* [AIM OF THE TASK]
Repeat each line exactly, leaving nothing out.

* [RECORDED DATA]
....
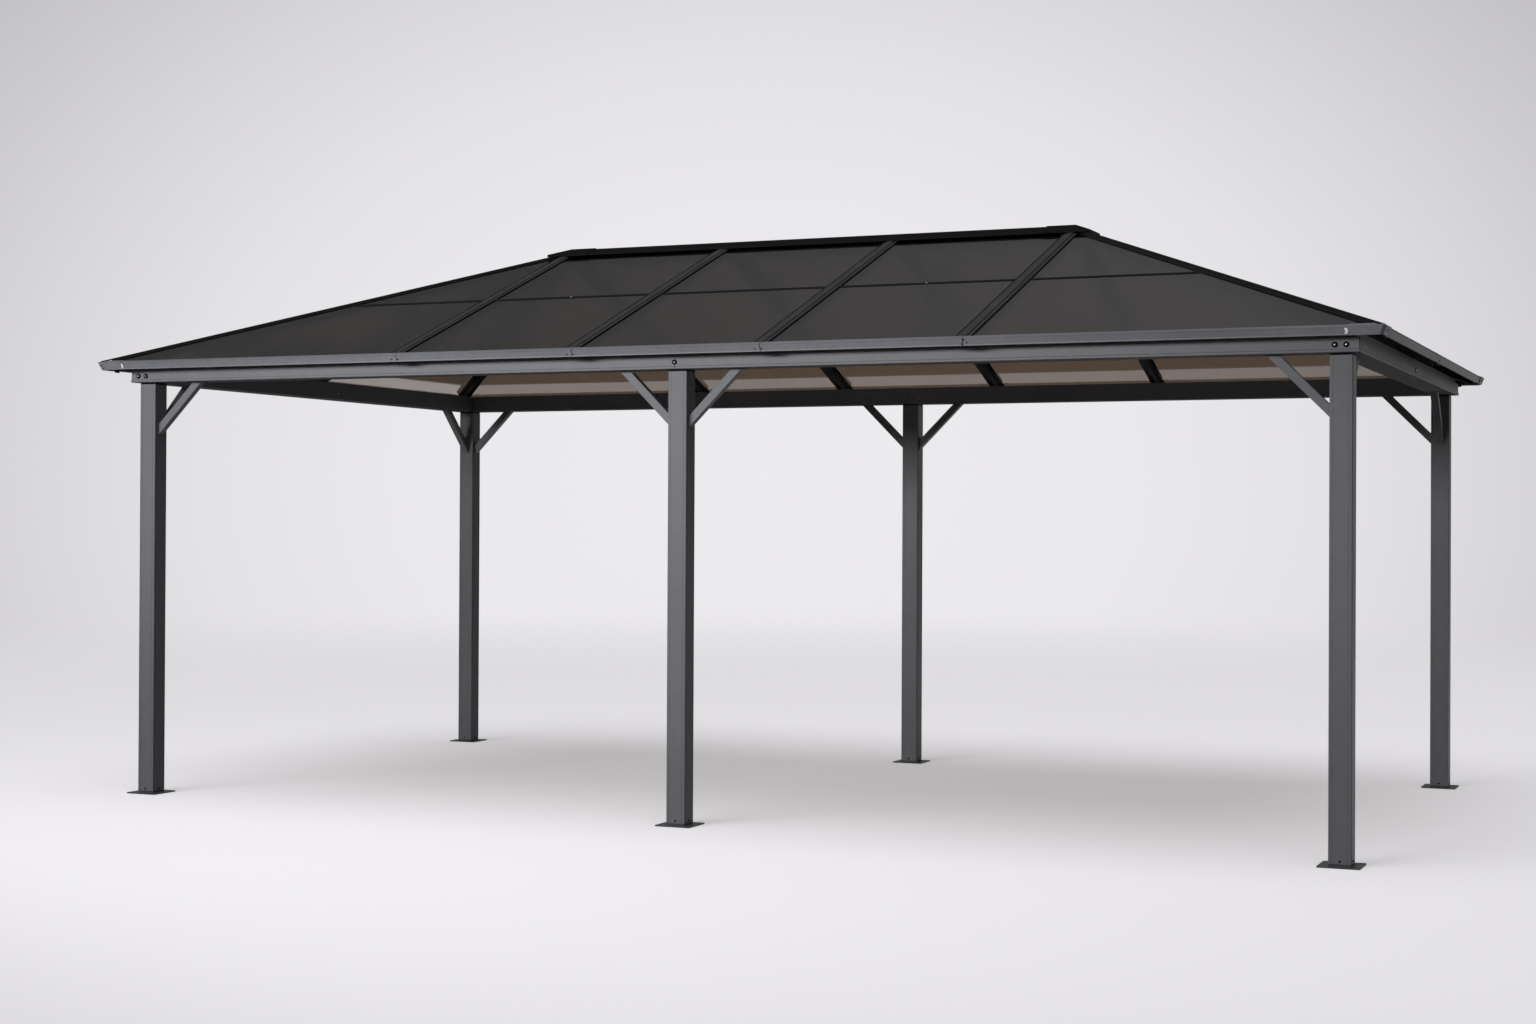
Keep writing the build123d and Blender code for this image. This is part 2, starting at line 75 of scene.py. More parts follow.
# satin polyester powder coat, sprayed and baked on aluminium: one even grey film with a faint orange-peel
# skin, so lamps show as wide soft sheens, and long faces drift a little in tone and gloss
def powderCoat(name, look):
    material, tree = newMaterial(name)
    place = addNode(tree, "TexCoord").outputs["Object"]
    drawn = addNode(tree, "Mapping", {"Scale": look["drawn"]}, {"Vector": place})
    cloud = addNode(tree, "TexNoise", {"Scale": 1000 / look["cloudMm"], "Detail": 3.0, "Roughness": 0.55},
                    {"Vector": drawn.outputs["Vector"]}).outputs["Fac"]
    tone = addNode(tree, "ValToRGB", {"stops": [(0.3, look["dark"]), (0.72, look["light"])]}, {"Fac": cloud})
    # a sprayed film is slightly mottled, drawn here at a few centimetres, coarser than the real flecks
    fleck = addNode(tree, "TexNoise", {"Scale": 1000 / look["fleckMm"], "Detail": 4.0}, {"Vector": place})
    mottle = addNode(tree, "MapRange",
                     {"From Min": 0.35, "From Max": 0.65,
                      "To Min": 1 - look["fleckDepth"], "To Max": 1 + look["fleckDepth"]},
                     {"Value": fleck.outputs["Fac"]})
    # faces that point down get painted shade: their film is made darker, and matt
    surface = addNode(tree, "NewGeometry")
    pointing = addNode(tree, "SeparateXYZ", links={"Vector": surface.outputs["True Normal"]})
    below = addNode(tree, "MapRange",
                    {"From Min": -0.97, "From Max": -0.8, "To Min": look["below"], "To Max": 1.0},
                    {"Value": pointing.outputs["Z"]}).outputs["Result"]
    amount = addNode(tree, "Math", {"operation": "MULTIPLY"}, {0: mottle.outputs["Result"], 1: below})
    film = addNode(tree, "VectorMath", {"operation": "SCALE"},
                   {"Vector": tone.outputs["Color"], "Scale": amount.outputs["Value"]})
    sheen = addNode(tree, "MapRange",
                    {"From Min": 0.3, "From Max": 0.7,
                     "To Min": look["rough"] - look["smoother"], "To Max": look["rough"] + look["rougher"]},
                    {"Value": cloud})
    dry = addNode(tree, "MapRange",
                  {"From Min": look["below"], "From Max": 1.0, "To Min": look["dryRough"], "To Max": 0.0},
                  {"Value": below})
    rough = addNode(tree, "Math", {"operation": "ADD"},
                    {0: sheen.outputs["Result"], 1: dry.outputs["Result"]})
    peel = addNode(tree, "TexNoise", {"Scale": 1000 / look["peelMm"], "Detail": 2.0}, {"Vector": place})
    bump = addNode(tree, "Bump", {"Strength": look["peelDepth"], "Distance": look["peelHigh"]},
                   {"Height": peel.outputs["Fac"]})
    skin = addNode(tree, "BsdfPrincipled", {"IOR": 1.5, "Specular IOR Level": look["gloss"]},
                   {"Base Color": film.outputs["Vector"], "Roughness": rough.outputs["Value"],
                    "Normal": bump.outputs["Normal"]})
    addNode(tree, "OutputMaterial", links={"Surface": skin.outputs["BSDF"]})
    return material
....
* [PROBLEM SOLUTION]
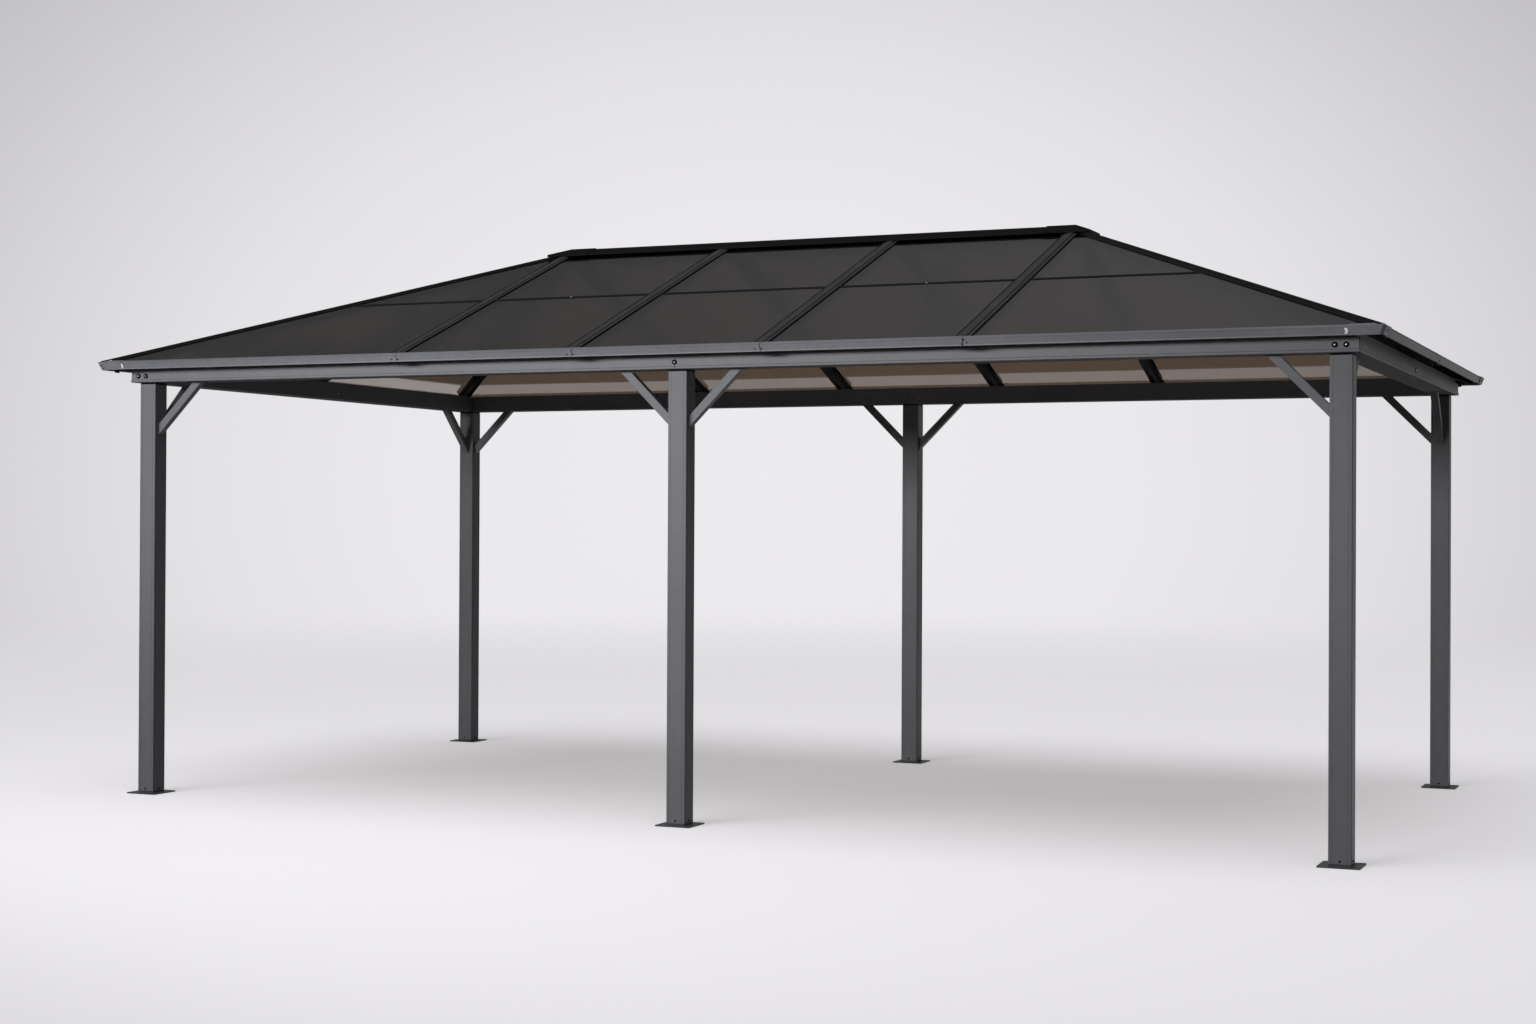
Keep writing the build123d and Blender code for this image. This is part 2, starting at line 75 of scene.py. More parts follow.
# satin polyester powder coat, sprayed and baked on aluminium: one even grey film with a faint orange-peel
# skin, so lamps show as wide soft sheens, and long faces drift a little in tone and gloss
def powderCoat(name, look):
    material, tree = newMaterial(name)
    place = addNode(tree, "TexCoord").outputs["Object"]
    drawn = addNode(tree, "Mapping", {"Scale": look["drawn"]}, {"Vector": place})
    cloud = addNode(tree, "TexNoise", {"Scale": 1000 / look["cloudMm"], "Detail": 3.0, "Roughness": 0.55},
                    {"Vector": drawn.outputs["Vector"]}).outputs["Fac"]
    tone = addNode(tree, "ValToRGB", {"stops": [(0.3, look["dark"]), (0.72, look["light"])]}, {"Fac": cloud})
    # a sprayed film is slightly mottled, drawn here at a few centimetres, coarser than the real flecks
    fleck = addNode(tree, "TexNoise", {"Scale": 1000 / look["fleckMm"], "Detail": 4.0}, {"Vector": place})
    mottle = addNode(tree, "MapRange",
                     {"From Min": 0.35, "From Max": 0.65,
                      "To Min": 1 - look["fleckDepth"], "To Max": 1 + look["fleckDepth"]},
                     {"Value": fleck.outputs["Fac"]})
    # faces that point down get painted shade: their film is made darker, and matt
    surface = addNode(tree, "NewGeometry")
    pointing = addNode(tree, "SeparateXYZ", links={"Vector": surface.outputs["True Normal"]})
    below = addNode(tree, "MapRange",
                    {"From Min": -0.97, "From Max": -0.8, "To Min": look["below"], "To Max": 1.0},
                    {"Value": pointing.outputs["Z"]}).outputs["Result"]
    amount = addNode(tree, "Math", {"operation": "MULTIPLY"}, {0: mottle.outputs["Result"], 1: below})
    film = addNode(tree, "VectorMath", {"operation": "SCALE"},
                   {"Vector": tone.outputs["Color"], "Scale": amount.outputs["Value"]})
    sheen = addNode(tree, "MapRange",
                    {"From Min": 0.3, "From Max": 0.7,
                     "To Min": look["rough"] - look["smoother"], "To Max": look["rough"] + look["rougher"]},
                    {"Value": cloud})
    dry = addNode(tree, "MapRange",
                  {"From Min": look["below"], "From Max": 1.0, "To Min": look["dryRough"], "To Max": 0.0},
                  {"Value": below})
    rough = addNode(tree, "Math", {"operation": "ADD"},
                    {0: sheen.outputs["Result"], 1: dry.outputs["Result"]})
    peel = addNode(tree, "TexNoise", {"Scale": 1000 / look["peelMm"], "Detail": 2.0}, {"Vector": place})
    bump = addNode(tree, "Bump", {"Strength": look["peelDepth"], "Distance": look["peelHigh"]},
                   {"Height": peel.outputs["Fac"]})
    skin = addNode(tree, "BsdfPrincipled", {"IOR": 1.5, "Specular IOR Level": look["gloss"]},
                   {"Base Color": film.outputs["Vector"], "Roughness": rough.outputs["Value"],
                    "Normal": bump.outputs["Normal"]})
    addNode(tree, "OutputMaterial", links={"Surface": skin.outputs["BSDF"]})
    return material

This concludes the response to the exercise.